▶ _Task description_
Give every entry again, word for word and in full.

= = = = =

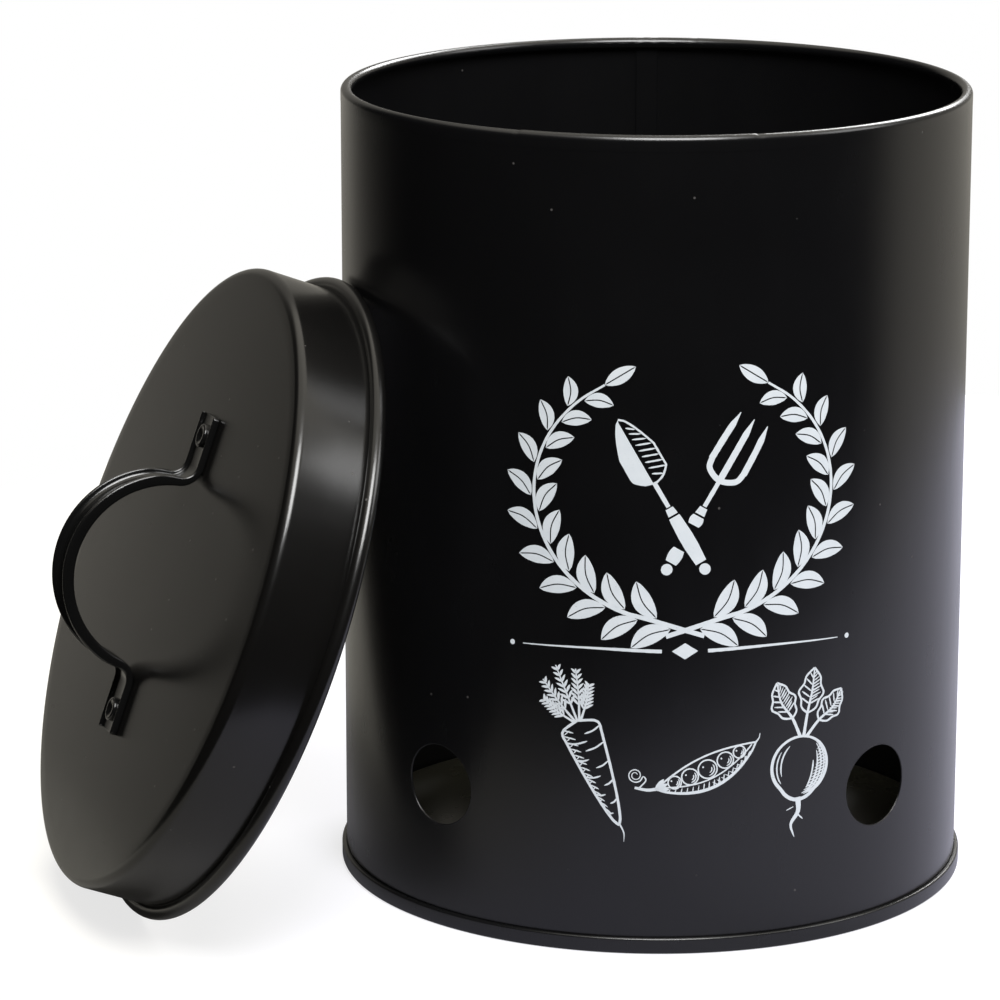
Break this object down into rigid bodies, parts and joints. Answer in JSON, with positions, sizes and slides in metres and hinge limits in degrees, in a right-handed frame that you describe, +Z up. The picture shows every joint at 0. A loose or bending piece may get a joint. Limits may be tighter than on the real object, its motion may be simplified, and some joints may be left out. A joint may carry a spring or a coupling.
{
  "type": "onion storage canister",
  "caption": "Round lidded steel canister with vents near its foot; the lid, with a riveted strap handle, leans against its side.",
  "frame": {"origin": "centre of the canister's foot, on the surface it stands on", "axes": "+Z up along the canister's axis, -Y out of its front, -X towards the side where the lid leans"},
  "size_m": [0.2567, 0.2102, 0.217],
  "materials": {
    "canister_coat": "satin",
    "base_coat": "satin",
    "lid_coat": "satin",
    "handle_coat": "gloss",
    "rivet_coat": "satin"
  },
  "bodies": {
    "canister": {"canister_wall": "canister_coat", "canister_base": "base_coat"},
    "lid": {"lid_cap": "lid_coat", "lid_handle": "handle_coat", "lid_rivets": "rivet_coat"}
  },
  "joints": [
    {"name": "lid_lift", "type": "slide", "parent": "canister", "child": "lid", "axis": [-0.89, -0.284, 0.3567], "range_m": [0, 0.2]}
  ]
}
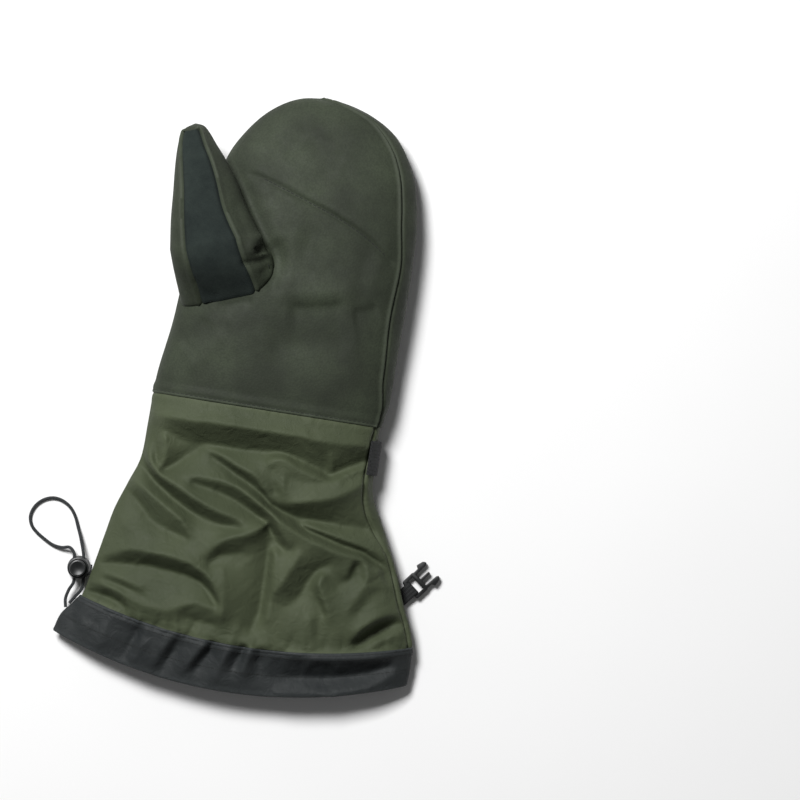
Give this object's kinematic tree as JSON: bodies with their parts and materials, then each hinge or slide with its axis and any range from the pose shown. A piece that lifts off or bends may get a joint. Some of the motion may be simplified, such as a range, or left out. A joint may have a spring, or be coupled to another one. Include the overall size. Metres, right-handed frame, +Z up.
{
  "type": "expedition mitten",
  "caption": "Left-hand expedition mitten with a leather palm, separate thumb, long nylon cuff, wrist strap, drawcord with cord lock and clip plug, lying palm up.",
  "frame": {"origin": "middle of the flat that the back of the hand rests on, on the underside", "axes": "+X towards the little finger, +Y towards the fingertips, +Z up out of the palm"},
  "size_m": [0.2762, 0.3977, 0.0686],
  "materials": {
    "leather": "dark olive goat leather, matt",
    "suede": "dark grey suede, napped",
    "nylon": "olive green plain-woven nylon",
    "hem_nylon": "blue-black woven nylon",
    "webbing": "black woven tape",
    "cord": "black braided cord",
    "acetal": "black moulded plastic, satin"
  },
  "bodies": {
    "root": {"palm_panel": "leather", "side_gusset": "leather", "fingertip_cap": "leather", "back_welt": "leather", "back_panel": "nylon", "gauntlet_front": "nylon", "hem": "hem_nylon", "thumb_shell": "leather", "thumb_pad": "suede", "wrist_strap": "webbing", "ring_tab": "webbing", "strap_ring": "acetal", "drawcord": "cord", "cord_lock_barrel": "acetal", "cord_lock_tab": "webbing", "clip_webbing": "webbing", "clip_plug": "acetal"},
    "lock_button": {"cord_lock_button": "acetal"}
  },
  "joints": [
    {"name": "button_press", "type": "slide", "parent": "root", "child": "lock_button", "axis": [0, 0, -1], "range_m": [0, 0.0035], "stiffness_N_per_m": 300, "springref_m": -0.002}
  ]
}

= = = = =

▶ _Exercise output_
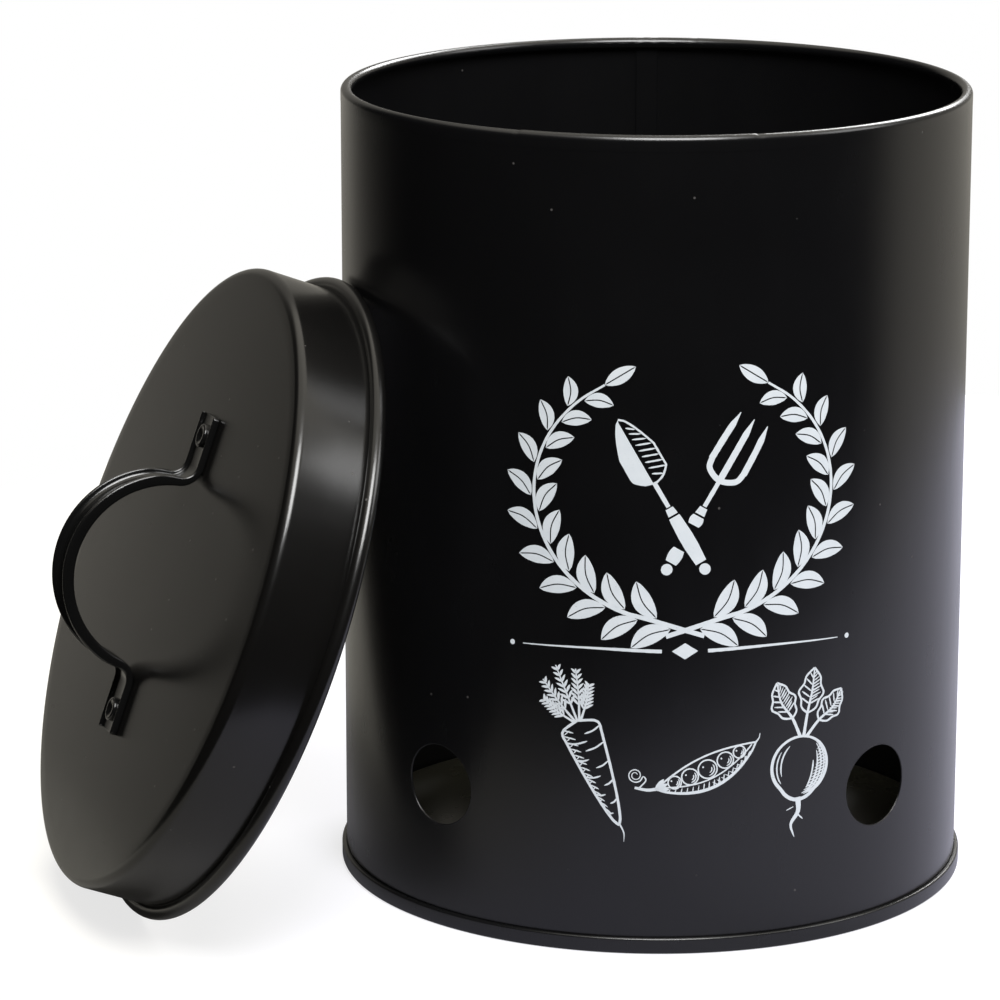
Break this object down into rigid bodies, parts and joints. Answer in JSON, with positions, sizes and slides in metres and hinge limits in degrees, in a right-handed frame that you describe, +Z up. The picture shows every joint at 0. A loose or bending piece may get a joint. Limits may be tighter than on the real object, its motion may be simplified, and some joints may be left out. A joint may carry a spring or a coupling.
{
  "type": "onion storage canister",
  "caption": "Round lidded steel canister with vents near its foot; the lid, with a riveted strap handle, leans against its side.",
  "frame": {"origin": "centre of the canister's foot, on the surface it stands on", "axes": "+Z up along the canister's axis, -Y out of its front, -X towards the side where the lid leans"},
  "size_m": [0.2567, 0.2102, 0.217],
  "materials": {
    "canister_coat": "satin",
    "base_coat": "satin",
    "lid_coat": "satin",
    "handle_coat": "gloss",
    "rivet_coat": "satin"
  },
  "bodies": {
    "canister": {"canister_wall": "canister_coat", "canister_base": "base_coat"},
    "lid": {"lid_cap": "lid_coat", "lid_handle": "handle_coat", "lid_rivets": "rivet_coat"}
  },
  "joints": [
    {"name": "lid_lift", "type": "slide", "parent": "canister", "child": "lid", "axis": [-0.89, -0.284, 0.3567], "range_m": [0, 0.2]}
  ]
}
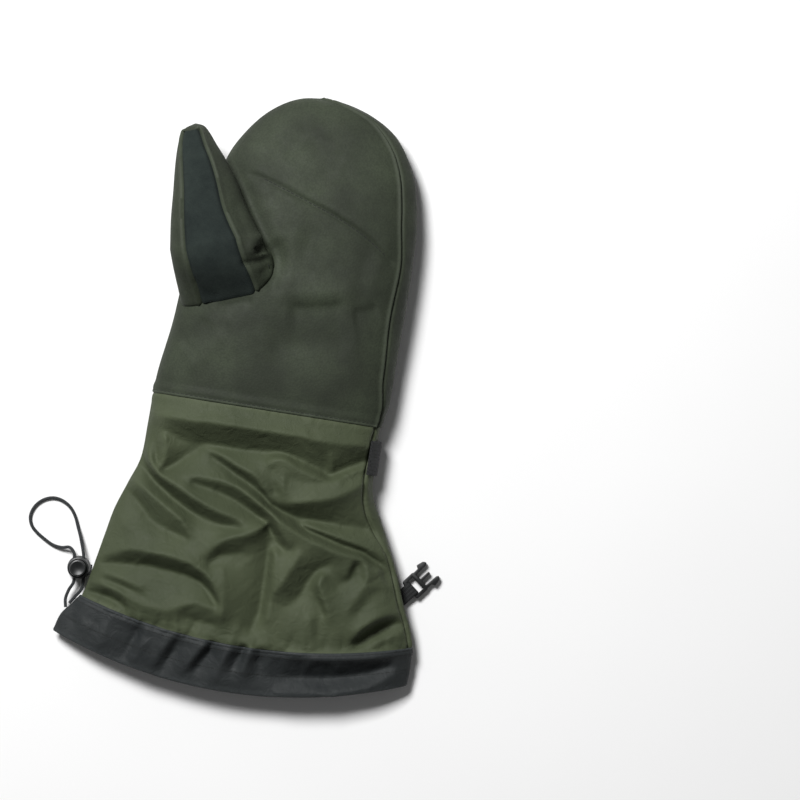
Give this object's kinematic tree as JSON: bodies with their parts and materials, then each hinge or slide with its axis and any range from the pose shown. A piece that lifts off or bends may get a joint. Some of the motion may be simplified, such as a range, or left out. A joint may have a spring, or be coupled to another one. Include the overall size. Metres, right-handed frame, +Z up.
{
  "type": "expedition mitten",
  "caption": "Left-hand expedition mitten with a leather palm, separate thumb, long nylon cuff, wrist strap, drawcord with cord lock and clip plug, lying palm up.",
  "frame": {"origin": "middle of the flat that the back of the hand rests on, on the underside", "axes": "+X towards the little finger, +Y towards the fingertips, +Z up out of the palm"},
  "size_m": [0.2762, 0.3977, 0.0686],
  "materials": {
    "leather": "dark olive goat leather, matt",
    "suede": "dark grey suede, napped",
    "nylon": "olive green plain-woven nylon",
    "hem_nylon": "blue-black woven nylon",
    "webbing": "black woven tape",
    "cord": "black braided cord",
    "acetal": "black moulded plastic, satin"
  },
  "bodies": {
    "root": {"palm_panel": "leather", "side_gusset": "leather", "fingertip_cap": "leather", "back_welt": "leather", "back_panel": "nylon", "gauntlet_front": "nylon", "hem": "hem_nylon", "thumb_shell": "leather", "thumb_pad": "suede", "wrist_strap": "webbing", "ring_tab": "webbing", "strap_ring": "acetal", "drawcord": "cord", "cord_lock_barrel": "acetal", "cord_lock_tab": "webbing", "clip_webbing": "webbing", "clip_plug": "acetal"},
    "lock_button": {"cord_lock_button": "acetal"}
  },
  "joints": [
    {"name": "button_press", "type": "slide", "parent": "root", "child": "lock_button", "axis": [0, 0, -1], "range_m": [0, 0.0035], "stiffness_N_per_m": 300, "springref_m": -0.002}
  ]
}